= Free-machining steel =

Steel that forms small chips when machined

Free-machining steel is steel that forms small chips when machined. This increases the material's machinability by breaking the chips into small pieces, thus avoiding entanglement in the machinery. This enables automatic equipment to run without human interaction. Free-machining steel with lead also allows for higher machining rates. Free-machining steel costs 15 to 20% more than standard steel, but increased machining speeds, larger cuts, and longer tool life offset the higher cost.

The disadvantages of free-machining steel are: ductility is decreased, impact resistance is reduced, copper-based brazed joints suffer from embrittlement with bismuth free-machining grades, and shrink fits are not as strong.

==Types==
There are four main types of free-machining steel: leaded, resulfurized, rephosphorized, and super. Super-free-machining steels are alloyed with tellurium, selenium, and bismuth.

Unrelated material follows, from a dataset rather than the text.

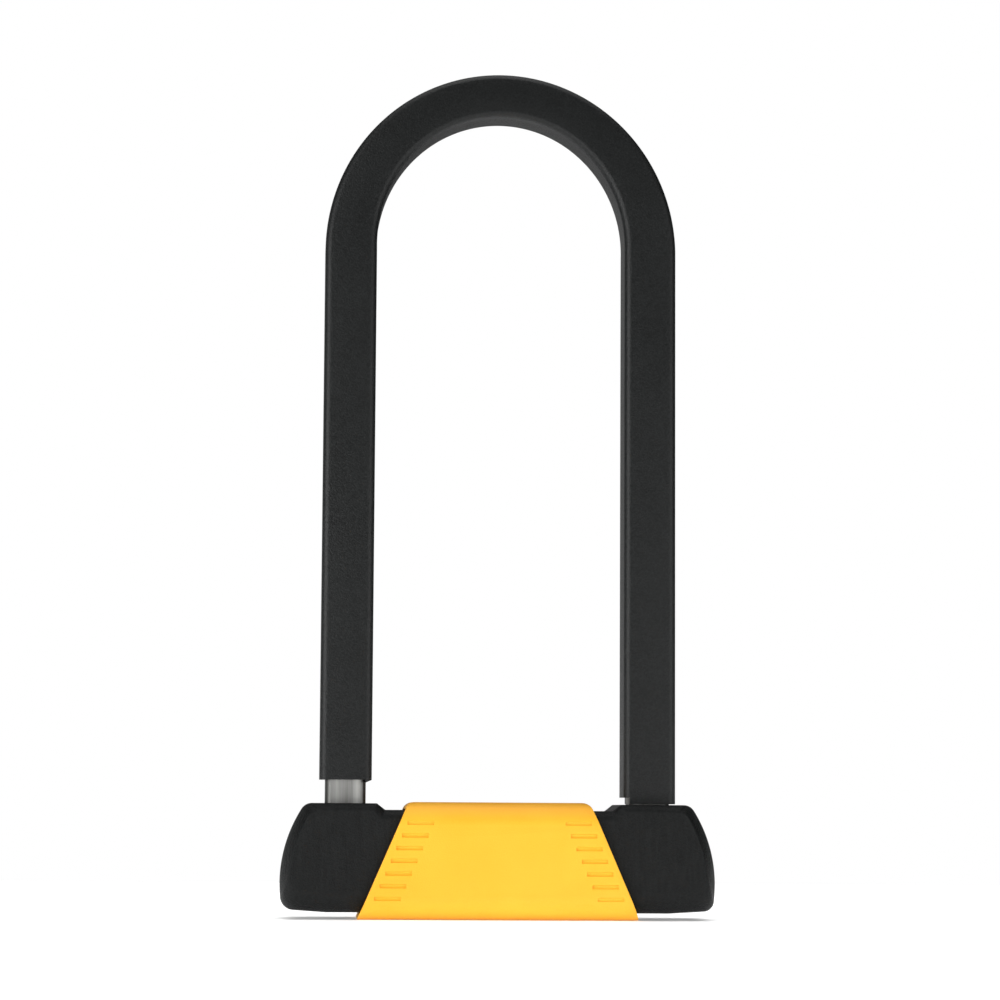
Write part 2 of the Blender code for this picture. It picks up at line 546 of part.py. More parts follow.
def spiral_groove(side, steps=14):
    """Outline of the groove that pushes one drive pin out as the cam turns a quarter."""
    half = PIN_R + PIN_PLAY
    ease = radians(2)                       # the groove runs on a little past each end of the turn
    path = []
    for i in range(steps + 1):
        turn = -ease + (QUARTER + 2 * ease) * i / steps
        reach = PIN_IN + STROKE * turn / QUARTER
        path.append((reach * cos(-turn), reach * sin(-turn)))
    left, right, ends = [], [], []
    for i, (x, y) in enumerate(path):
        x0, y0 = path[max(i - 1, 0)]
        x1, y1 = path[min(i + 1, steps)]
        size = hypot(x1 - x0, y1 - y0)
        nx, ny = -(y1 - y0) / size, (x1 - x0) / size
        left.append((x + half * nx, y + half * ny))
        right.append((x - half * nx, y - half * ny))
        if i in (0, steps):
            ends.append(((x, y), degrees(atan2(ny, nx))))
    (start, start_angle), (end, end_angle) = ends
    cap_end = list(arc(end, half, end_angle, end_angle - 180, 6))[1:-1]
    cap_start = list(arc(start, half, start_angle + 180, start_angle, 6))[1:-1]
    outline = left + cap_end + right[::-1] + cap_start
    return [(side * x, side * y) for x, y in outline]


def make_cam(plug_body):
    low, high = CAM_Z
    tongue_low = low - TONGUE_DEPTH
    tongue = rounded_rect(PLUG_R - GAP, TONGUE_HALF, GAP, steps=1)
    cam = piece(loft("cam_plate", along_z(circle(CAM_R, 40), (low, high))), "bare_steel", plug_body)
    drive = loft("cam_tongue", along_z(tongue, (tongue_low, low + 0.5)))
    join(cam, drive)
    for side in (-1, 1):
        groove = along_z(spiral_groove(side), (CAM_GROOVE_Z, high + 1))
        cut(cam, loft(f"cam_groove_{side_name(side)}", groove))


def join(item, mesh):
    """Add a second shape to a piece with a Boolean union."""
    cut(item, mesh)
    item.modifiers[-1].operation = "UNION"


# ---- bolts ----

def make_bolt(side, bolt_body):
    """An L-shaped bolt: a bar to the leg, and a raised tail over the cam that holds the drive pin."""
    hand = side_name(side)
    tip = BOLT_TIP_X
    low, high = BOLT_Z
    outline = [(BOLT_ROOT_X, low), (tip - TIP_BEVEL, low), (tip, low + TIP_BEVEL),
               (tip, high - TIP_BEVEL), (tip - TIP_BEVEL, high), (TAIL_X, high),
               (TAIL_X, ARM_Z[1]), (BOLT_ROOT_X, ARM_Z[1])]
    profile = [(side * x, z) for x, z in outline]
    bar_mesh = loft(f"bolt_{hand}", along_y(profile, (-BOLT_HALF_Y, BOLT_HALF_Y)))
    bar = piece(bar_mesh, "bare_steel", bolt_body)
    arm_end = PIN_IN - PIN_R - ARM_TIP_WALL
    arm_x = span(side, arm_end, TAIL_X - 1.0)
    arm_z = (ARM_Z[0], ARM_Z[1] - 0.1)
    join(bar, block(f"bolt_tail_{hand}", arm_x, (-ARM_HALF_Y, ARM_HALF_Y), arm_z))
    hole = circle(PIN_R + GAP / 2, 16, (side * PIN_IN, 0.0))
    cut(bar, loft(f"bolt_pin_hole_{hand}", along_z(hole, (ARM_Z[0] - 1.0, ARM_Z[1] + 1.0))))

    pin = circle(PIN_R, 16, (side * PIN_IN, 0.0))
    pin_z = (CAM_GROOVE_Z + GAP, ARM_Z[1] - 0.2)
    piece(loft(f"drive_pin_{hand}", along_z(pin, pin_z)), "bare_steel", bolt_body)


# ---- dust cover ----

def make_dust_cover(shutter_body):
    middle = (SHUTTER_X[0] + SHUTTER_X[1]) / 2
    half = (SHUTTER_X[1] - SHUTTER_X[0]) / 2
    plate = [(middle + x, y) for x, y in rounded_rect(half, SHUTTER_HALF_Y, SHUTTER_ROUND)]
    low, high = SHUTTER_Z
    shutter = piece(loft("dust_cover", along_z(plate, (low, high))), "black_plastic", shutter_body)
    tab_middle, tab_half = (TAB_X[0] + TAB_X[1]) / 2, (TAB_X[1] - TAB_X[0]) / 2
    tab = [(tab_middle + x, y) for x, y in rounded_rect(tab_half, TAB_HALF_Y, TAB_ROUND)]
    join(shutter, loft("dust_cover_tab", along_z(tab, (TAB_Z, (low + high) / 2))))
    across, deep = (-TAB_HALF_Y - BEYOND, TAB_HALF_Y + BEYOND), (TAB_Z - BEYOND, TAB_Z + RIB_DEPTH)
    for side in (-1, 1):
        x = tab_middle + side * RIB_PITCH / 2
        gap_x = (x - RIB_GAP / 2, x + RIB_GAP / 2)
        cut(shutter, block(f"tab_groove_{side_name(side)}", gap_x, across, deep))


def build():
    clear_scene()
    crossbar = body("crossbar", 0.0, 0.0, 0.0)
    shackle = body("shackle", 0.0, 0.0, BAR_FOOT_Z)
    plug_body = body("plug_axis", 0.0, 0.0, PLUG_Z[0])
    shutter_body = body("dust_cover_track", SHUTTER_X[0], 0.0, SHUTTER_Z[0])
    make_shackle(shackle)
    make_tube(crossbar)
    make_tube_inserts(crossbar)
    make_covers(crossbar)
    make_sleeve(crossbar)
    make_cylinder(crossbar, plug_body)
    make_cam(plug_body)
    for side in (-1, 1):
        bolt_body = body(f"bolt_track_{side_name(side)}", side * BOLT_TIP_X, 0.0, TUBE_MID_Z)
        make_bolt(side, bolt_body)
    make_dust_cover(shutter_body)


build()
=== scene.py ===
"""A U lock dressed for a product picture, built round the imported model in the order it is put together."""
from math import asin, cos, degrees, pi, radians, sin, sqrt

import bmesh
import bpy
from mathutils import Matrix, Vector


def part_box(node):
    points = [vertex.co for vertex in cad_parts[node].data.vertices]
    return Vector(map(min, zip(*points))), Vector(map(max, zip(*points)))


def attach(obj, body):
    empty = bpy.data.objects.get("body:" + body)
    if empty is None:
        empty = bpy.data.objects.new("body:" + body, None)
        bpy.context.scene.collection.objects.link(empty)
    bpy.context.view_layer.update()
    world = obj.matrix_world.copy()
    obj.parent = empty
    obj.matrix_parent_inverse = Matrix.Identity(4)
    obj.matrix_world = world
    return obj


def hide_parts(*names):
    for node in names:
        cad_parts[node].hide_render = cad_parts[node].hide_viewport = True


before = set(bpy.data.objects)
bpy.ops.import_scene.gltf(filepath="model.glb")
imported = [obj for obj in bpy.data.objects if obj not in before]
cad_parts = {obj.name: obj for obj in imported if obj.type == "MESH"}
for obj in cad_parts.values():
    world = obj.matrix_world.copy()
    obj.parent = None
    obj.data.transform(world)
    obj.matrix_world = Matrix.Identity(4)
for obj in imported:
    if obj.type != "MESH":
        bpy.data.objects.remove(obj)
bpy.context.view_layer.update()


# ---- The table, the light and the eye ----
# The lock stands on a pale table in front of a white sweep. The light is soft and comes mostly from a ring
# round the eye, more of it from the left, with a little from behind that draws the edges as thin lines.

TARGET = Vector((0.00055, 0.0, 0.1389))
EYE_DISTANCE = 1.0438
EYE_TURN, EYE_RISE, EYE_ROLL = 3.575, -5.70, 0.35          # degrees; the eye is to the left and below
LENS, SENSOR = 112.4, 36.0
EYE_SIDE, FLANKS, BESIDE, BEHIND = 0.28, 3.1, 0.06, 0.36   # how bright the sweep is, from the eye to the back
ABOVE, BELOW, ZENITH, SIDE_GAIN = 0.03, 0.35, 1.8, 0.5
TABLE_HALF, TABLE_LIGHT, TABLE_LIGHT_ANGLE = 0.5, 3.5, 110.0


class Wire:
    """One output in a node tree. Sums, products and powers of wires add Math nodes."""

    def __init__(self, tree, socket):
        self.tree, self.socket = tree, socket

    @staticmethod
    def node(tree, kind, settings=None, inputs=None, output=0):
        """Add a node: its settings first, then the values or wires of its inputs."""
        made = tree.nodes.new(kind)
        for name, value in (settings or {}).items():
            setattr(made, name, value)
        for name, value in (inputs or {}).items():
            if isinstance(value, Wire):
                tree.links.new(value.socket, made.inputs[name])
            else:
                made.inputs[name].default_value = value
        return Wire(tree, made.outputs[output] if made.outputs else None)

    def math(self, operation, *values):
        inputs = dict(enumerate((self, *values)))
        return Wire.node(self.tree, "ShaderNodeMath", {"operation": operation}, inputs)

    def __add__(self, other):
        return self.math("ADD", other)

    def __sub__(self, other):
        return self.math("SUBTRACT", other)

    def __mul__(self, other):
        return self.math("MULTIPLY", other)

    def __truediv__(self, other):
        return self.math("DIVIDE", other)

    def __rsub__(self, other):
        return self * -1.0 + other

    __radd__, __rmul__ = __add__, __mul__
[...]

SAE steel grades for free-machining steel
| Type | SAE designation |
| Leaded | 12L13 |
12L14
| Rephosphorized and resulfurized | 1211 |
1212
1213
| Resulfurized | 1117 |
1118
1119

==Mechanics==
Free-machining steels are carbon steels with added sulfur, lead, bismuth, selenium, tellurium, or phosphorus. Sulfur forms the compound manganese sulfide, which is soft and acts as a chip-breaking discontinuity. It also acts as a dry lubricant to prevent a built-up edge on the cutting tool. Lead works in a similar way to sulfur. Bismuth achieves a free-machining steel by melting into a thin film of liquid for a fraction of a microsecond to lubricate the cut. Other advantages to bismuth include being more uniformly distributed because of its density, which is similar to iron, being more environmentally friendly than lead, and being weldable.